My furniture sales dropped substantially, and I was pulled in for multiple private meetings about my “downright shitty attitude”. My intentions weren’t malicious. I wasn’t lazy. I just had no way to explain, at least in a way that sounded good, that I just didn’t care anymore. Not in the least. So what if her $3000 sofa doesn’t match the carpet (in that room that nobody uses) as nicely as she thought it would when she specially ordered it? If that brings someone to tears, I can’t wait to see how they react when they have some real problems.
I tried to talk with the furniture store owners about what I had been through. My boss told me I was “living in a fantasy world”. I had clearly had a “nice vacation”, but it was time to get back to reality. Those quotes are real. He also made it clear that he equated making money with growing up, and I told him that I just didn’t see things in that way. I had never heard people actually say things like that. I felt like I was in a horribly scripted cartoon.
A salesman who suddenly despises his products apparently just doesn’t get far in the business world.
I finally convinced the owners to let me transition to the back of the store, and take over as the manager of deliveries. They were baffled, because I would be making less “potential” money, and because they thought I was good for more than “just grunt work”. I told them I wanted hourly pay and the ability to ‘leave work at work’. Dollar signs had been keeping me up at night, which is the nature of commission sales. That just wasn’t conducive to moving forward with my life.
My new job allowed me to keep up on my bills, and freed my mind to explore my life direction. I was still broken, shattered in fact. In all honesty, I had just wanted to see a new country, to step outside myself for a bit. I hadn’t been ready to actually face the things in my life that I didn’t like. Those things had somehow, during the two weeks that I was overseas, mutated from minor but acceptable annoyances into a constant and deafening roar of my own materialistic and otherwise previously wasted time and self-serving intentions. I’m not sure, but I don’t think many experiences can do that to a person in such a short time. I had accidentally destroyed everything I thought I knew about myself.
The Khmer Sobriety Project was born in April 2010, as my idea of how to stay connected to the country that had initiated my psychological collapse. My interest in substance abuse counseling finally had an outlet, in the form of introducing a new, naturopathic, humane, and culturally viable method of treatment for those who are struggling with chemical use. At the very least, it gave me something to do and talk about while I picked up the rest of the pieces of my being.

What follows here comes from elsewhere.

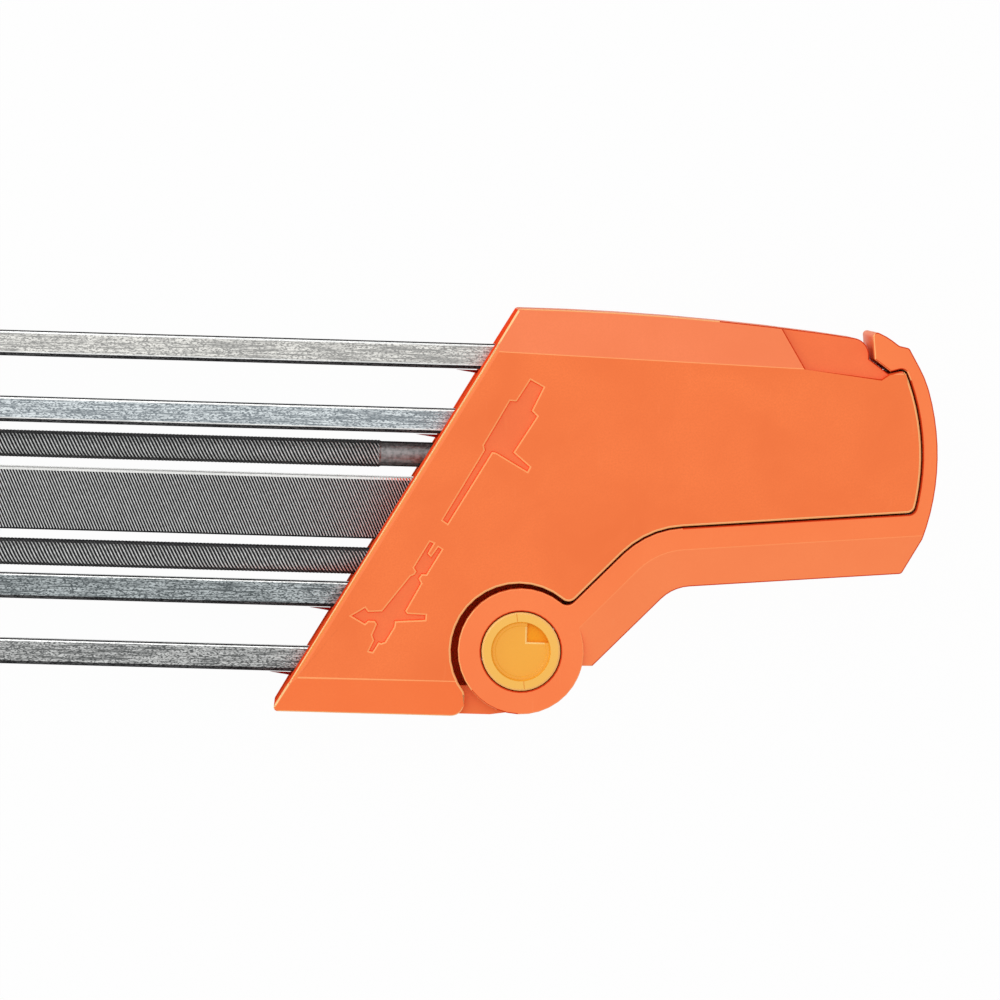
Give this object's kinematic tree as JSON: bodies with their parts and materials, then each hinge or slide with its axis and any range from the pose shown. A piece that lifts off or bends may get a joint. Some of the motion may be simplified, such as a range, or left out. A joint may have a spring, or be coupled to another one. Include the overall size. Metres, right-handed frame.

As the months went on, time began to erode the direction of my energy and my longing. I was losing that reference point. I desperately wanted to feel that connection again, but the only way I could chase that feeling was to reminisce with others from my group who would understand. Even that began to lose its luster, as the “real world” agendas crept in once again, and fewer and fewer people attended the gatherings.
In early fall 2010, Bedouin Soundclash, a relatively unknown reggae band from Canada, finished their newest album and it leaked out onto the internet. I had been a big fan of the group since I saw them playing in a tent at the Warped Tour when I was in high school. Throughout my teenage and young adult life, their music has always seemed to find me whenever I need it most. That’s a weird thing to say, but it’s the only way I can articulate my connection to them. It’s as if we existed in a spiritual parallel, as they were searching in the same way that I was but could express it in a different way. I don’t think I’ve ever connected with the entire library of an artist in this way.
From the very first listen, their new album rocketed me back to Cambodia faster than anything I had ever heard. I was floored. Somehow they had evolved into a world music band, with a sensibility and a desperation that felt straight out of the jungles and rainforests of Asia and Africa. The music understood me, and embraced my heart in a way that picked me up and brushed me off. This is one of the best albums I’ve ever owned, and I don’t give that award often. This music saved me.
The fifth track of the album, “Elongo”, takes me back to Koh Tonsay (Rabbit Island). Every time I hear that song, I’m back on the shores of the Gulf of Thailand, with big thoughts and emotions to match. I got the wonderful opportunity to play that song for myself and a few others when we were back on the island a few weeks ago. It was a very powerful, personal moment.

One line in that song, near the end, states that “We draw maps in the sand”. They don’t dwell on this lyric, and there’s never really any explanation as to what this song is about, but that saying immediately held a great meaning for me. It’s exactly what I had been doing with my life. I thought I knew what I was doing, where I was going. Then Cambodia came along and, just like a wave on the beach, swept away the plans that I had so carelessly sketched out for myself.
“We draw maps in the sand”.
That’s what it says in Khmer script on my arm. The sand and the water are representative of Koh Tonsay, which is where I was when I first realized that my life was no longer going to be the same.
That feeling carried me back to the college, where I told my story and my plans for the future to the few people in positions of power who actually took the time to listen. I was granted the ability to appeal academically, was approved to return, and have since completed the coursework for the new Alcohol and Drug Counseling program that started the very first semester that I returned. I have great people on my side, both on and off campus, who have allowed me to actually shape the direction of my future. I will be starting my practicum field work as a substance abuse counselor in just a few weeks.
The Khmer Sobriety Project has been incorporated with the state of Minnesota as a non-profit organization, and a large portion of my future will be built around my work in Cambodia. My degree is actually meant to be for credibility as it relates to the organization.
When we hosted our first benefit in August of 2011, we were organizing a silent auction. A tattoo artist immediately donated multiple sessions of his time to the cause, though we had never met before. His willingness to help, with no questions asked, was deeply touching, though I’m sure it was more startling and profound for me than for him. It was a serendipitous encounter, though, as I had finally learned my favorite saying in Khmer and wanted to turn it into a concept piece on my arm. I had found the perfect person to do that work for me. It is all that much more meaningful, having the artwork created out of good nature and a giving heart.
So yes, I did draw a map in the sand some time ago. It had stayed so long that I hadn’t the heart to amend it, though it likely didn’t lead anywhere I desired to go.
The wave that allowed me to start fresh was the most influential thing that has ever happened to me.

I wasn’t sure at first, but I now know that I’m on that boat. People have asked me where it is going. I honestly don’t know, but I imagine I’ll have more tattoos by the time I get there.